Former NSA contractor and world's "most wanted man" Edward Snowden has fled his Hong Kong hideout for Moscow, Russia. From there, it looks like he will head to Ecuador by way of Cuba or Venezuela. What do all these countries have in common? Varying degrees of frosty relationships with the United States.
Though Snowden's choice of safe havens may have nothing to do with international politics and everything to do with extradition agreements — namely, a lack thereof — with the United States, it is baffling that a man who consistently has denied any wrongdoing would antagonize the American public by associating himself with countries that have historically been our enemies (Ecuador's Rafael Correa is a close ally of the other leftist governments in Latin America).
I don't believe I'm alone when I say I was on Edward Snowden's side before he flew to Moscow. To me, there was a distinct difference between his actions and those of Julian Assange. The exposure of PRISM — the surveillance program Snowden blew the whistle on — did not seek to intentionally compromise intelligence assets like WikiLeaks did (it took some self-censorship by the New York Times to make sure that didn't happen). This was a program that had not truly faced the consent of the governed, and Snowden had a problem with that. Though the leak was illegal, I could understand how Snowden could consider his actions a form of noble civil disobedience.

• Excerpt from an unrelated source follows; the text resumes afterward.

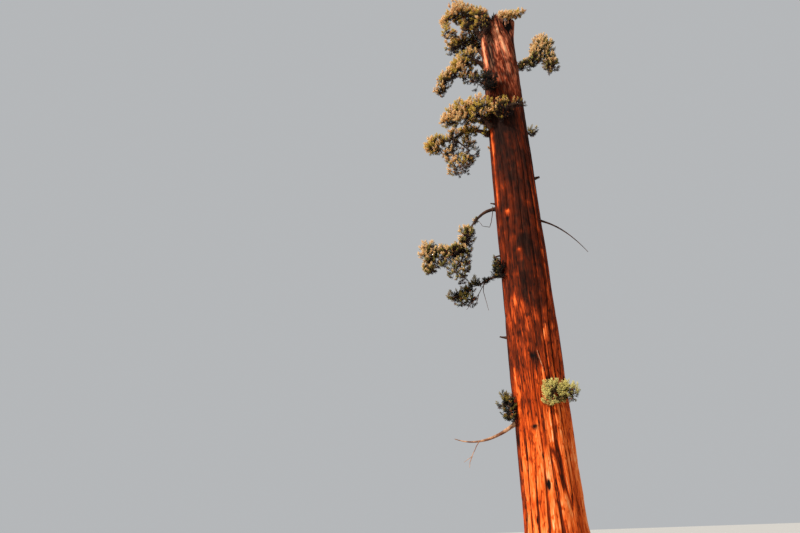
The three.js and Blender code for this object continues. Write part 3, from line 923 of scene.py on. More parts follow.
CLUMPS = {
    "foliage_top_left": clump_of(
        Lobe((-1.8, -0.8, 38.3), (0.9, 0.85, 0.88)),
        Lobe((-2.65, -0.95, 38.74), (0.98, 0.9, 0.98)),
        Lobe((-3.75, -0.95, 37.95), (0.5, 0.5, 0.55)),
        Lobe((-3.75, -0.95, 36.85), (0.48, 0.5, 0.75), open=True),
        Lobe((-0.95, -1.5, 37.4), (0.66, 0.52, 0.66), after=0, light=-0.15),
        Lobe((-2.1, -0.85, 37.05), (0.68, 0.5, 0.6), after=0, light=-0.2),
        Lobe((-3.2, -0.9, 36.8), (0.34, 0.45, 0.42), after=3, open=True),
        Lobe((-0.85, -1.68, 36.3), (0.58, 0.46, 0.82), after=4, light=-0.9),
        bough="bough_top_left", sleeves=((0.8, 0.5),), light=0.5,
    ),
    "foliage_upper_left": clump_of(
        Lobe((-2.15, 0.75, 37.15), (0.98, 0.8, 0.95)),
        Lobe((-3.25, 0.6, 36.85), (0.88, 0.75, 0.76)),
        bough="bough_upper_left", sleeves=((0.85, 0.45),), light=-0.25,
    ),
    "foliage_middle_left": clump_of(
        Lobe((-2.2, -0.5, 34.5), (0.95, 0.75, 0.72)),
        Lobe((-3.1, -0.6, 33.6), (0.84, 0.75, 0.8)),
        Lobe((-4.05, -0.7, 32.6), (0.72, 0.65, 0.7)),
        Lobe((-4.6, -0.75, 31.55), (0.42, 0.42, 0.55)),
        Lobe((-2.4, -0.35, 32.9), (0.78, 0.65, 0.78), after=1, open=True, light=-0.35),
        Lobe((-2.0, -0.5, 32.2), (0.62, 0.55, 0.75), after=4, open=True, light=-0.5),
        bough="bough_middle_left", sleeves=((0.85, 0.42),), light=0.12,
    ),
    "foliage_lower_left": clump_of(
        Lobe((-1.85, -1.35, 28.98), (1.08, 0.85, 1.12)),
        Lobe((-3.15, -1.25, 28.9), (1.05, 0.9, 1.1)),
        Lobe((-4.15, -1.05, 28.85), (0.62, 0.6, 0.62)),
        bough="bough_lower_left", sleeves=((0.85, 0.5),), light=0.6,
    ),
    "foliage_hanging_left": clump_of(
        Lobe((-3.95, 0.6, 28.15), (1.02, 0.7, 0.72)),
        Lobe((-5.4, 0.3, 27.65), (0.86, 0.75, 0.82)),
        Lobe((-4.15, 0.5, 26.9), (0.7, 0.7, 0.75), after=0),
        Lobe((-3.65, 0.4, 25.6), (0.95, 0.8, 0.8), open=True),
        Lobe((-2.9, 0.75, 27.0), (0.62, 0.62, 1.1), after=0, open=True),
        Lobe((-3.2, 0.5, 26.6), (0.6, 0.55, 0.8), after=4, open=True),
        bough="bough_hanging_left", sleeves=((0.62, 0.36), (0.8, 0.42), (0.95, 0.45)), light=0.05,
    ),
    "foliage_arching_left": clump_of(
        Lobe((-3.45, -0.5, 19.75), (0.64, 0.6, 0.7)),
        Lobe((-3.8, -0.5, 18.6), (0.62, 0.6, 0.66)),
        Lobe((-4.75, -0.6, 18.4), (0.84, 0.75, 0.68)),
        Lobe((-6.1, -0.8, 18.6), (0.72, 0.7, 0.82)),
        Lobe((-6.1, -0.8, 17.45), (0.52, 0.5, 0.6)),
        Lobe((-4.15, -0.4, 17.25), (0.82, 0.7, 0.88), after=1, open=True),
        Lobe((-5.3, -0.65, 17.95), (0.7, 0.6, 0.6), after=2, open=True),
        bough="bough_arching_left", sleeves=((0.95, 0.26),), palette=Palette.PALE, light=-0.05,
    ),
    "foliage_slim_left": clump_of(
        Lobe((-3.3, 0.6, 16.5), (0.5, 0.45, 0.45), open=True),
        Lobe((-4.3, 0.9, 15.9), (0.92, 0.65, 0.6)),
        Lobe((-3.9, 0.75, 15.4), (0.6, 0.5, 0.45), open=True),
        bough="bough_slim_left", sleeves=((0.62, 0.2), (0.82, 0.26)), palette=Palette.DARK, light=0.05,
    ),
    "foliage_right": clump_of(
        Lobe((1.8, 0.25, 33.5), (0.68, 0.55, 0.5), light=-0.8),
        Lobe((2.65, 0.35, 33.95), (0.62, 0.5, 0.55), light=-0.3),
        Lobe((3.3, 0.5, 35.25), (0.95, 0.85, 0.95)),
        Lobe((3.75, 0.6, 33.6), (0.66, 0.65, 0.98)),
        root=(33.3, 8), thick=0.3, palette=Palette.PALE, light=0.35,
    ),
    "foliage_broken_top": clump_of(
        Lobe((0.66, -0.75, 37.5), (0.62, 0.5, 0.5)),
        Lobe((1.25, -0.65, 37.7), (0.62, 0.5, 0.46)),
        Lobe((2.1, -0.35, 38.1), (0.3, 0.3, 0.34), open=True),
        crater=(0.3, -0.2), thick=0.24, light=0.85,
    ),
    "foliage_front_upper": clump_of(
        Lobe((-0.98, -1.92, 31.0), (0.74, 0.62, 0.8)),
        root=(30.6, 238), thick=0.22, palette=Palette.DARK, light=-0.8,
    ),
    "foliage_front_band": clump_of(
        Lobe((-0.22, -1.98, 28.4), (0.8, 0.52, 0.76), light=-0.35),
        Lobe((0.85, -1.85, 28.55), (0.64, 0.45, 0.42)),
        root=(27.9, 268), thick=0.24, light=-0.1,
    ),
    "foliage_right_sprig": clump_of(
        Lobe((1.72, 0.05, 27.33), (0.32, 0.32, 0.52), open=True),
        root=(27.0, 2), thick=0.1, palette=Palette.GREEN,
    ),
    "foliage_left_sprig": clump_of(
        Lobe((-1.58, -0.55, 27.6), (0.27, 0.3, 0.52), open=True),
        root=(27.5, 198), thick=0.1, palette=Palette.GREEN,
    ),
    "foliage_left_collar": clump_of(
        Lobe((-1.74, -0.6, 17.0), (0.32, 0.42, 0.8)),
        Lobe((-1.5, -1.05, 16.7), (0.34, 0.34, 0.65)),
        root=(16.85, 196), thick=0.16, palette=Palette.DARK, light=-0.35,
    ),
    "foliage_low_right": clump_of(
        Lobe((0.8, -2.0, 8.5), (0.74, 0.5, 0.74)),
        Lobe((1.65, -1.65, 8.48), (0.58, 0.52, 0.66)),
        root=(8.2, 296), thick=0.22, palette=Palette.FRESH, light=0.5,
    ),
    "foliage_low_left": clump_of(
        Lobe((-2.0, -0.5, 8.15), (0.5, 0.5, 0.9)),
        Lobe((-1.7, -0.95, 7.85), (0.4, 0.4, 0.75)),
        root=(8.0, 190), thick=0.18, palette=Palette.DARK,
    ),
    "foliage_top_back": far_clump(
        "bough_top_back",
        Lobe((-0.25, 2.2, 36.6), (0.95, 0.85, 0.8)),
        Lobe((-0.35, 3.3, 36.3), (0.8, 0.8, 0.75)),
    ),
    "foliage_upper_back": far_clump(
        "bough_upper_back",
        Lobe((0.45, 2.4, 33.0), (0.9, 0.85, 0.8)),
        Lobe((0.6, 3.6, 32.6), (0.8, 0.75, 0.72)),
    ),
    "foliage_middle_back": far_clump(
        "bough_middle_back",
        Lobe((-0.5, 2.6, 29.3), (0.9, 0.85, 0.8)),
        Lobe((-0.7, 3.75, 28.9), (0.85, 0.7, 0.75)),
    ),
    "foliage_lower_back": far_clump(
        "bough_lower_back",
        Lobe((0.15, 2.95, 24.5), (0.85, 0.75, 0.72)),
        Lobe((0.2, 3.8, 23.6), (0.7, 0.6, 0.75)),
    ),
    "foliage_low_back": clump_of(
        Lobe((0.4, 2.15, 16.25), (0.62, 0.58, 0.6)),
        root=(15.9, 78), thick=0.18, palette=Palette.GREEN,
    ),
}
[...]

Not anymore. Snowden ironically has chosen to travel to one of the worst countries on Earth for the free press. Moreover, he doesn't seem to have any intention of returning to the United States.
This is the problem with leaker-whistleblowers like Assange and Snowden. The latter's continued refusal to return to his home country and defend his actions makes any praise of his "heroism" seem disingenuous. Snowden knows his speculations about his own potential fate — "I do not expect to see home again" — are hyperbole. The CIA isn't going to assassinate him. It is becoming increasingly clear that Snowden just isn't willing to accept the consequences of his actions. Daniel Ellsberg, the man who leaked the Pentagon Papers during the Vietnam War, went to trial for doing so. Every day that Edward Snowden stays holed up in a foreign consulate, he looks more and more like Julian Assange and less and less like Ellsberg.
Perhaps the most ironic consequence of Snowden's behavior is the legacy he is leaving for future whistleblowers. Millennials' image of a whistleblower doesn't look like Ellsberg or even Joseph Wilson. Instead, the Internet Age has given us shifty globetrotters who, though they may even be doing the right thing, ally themselves with enemy governments and lack the courage to truly stand against the governments whose laws they have violated.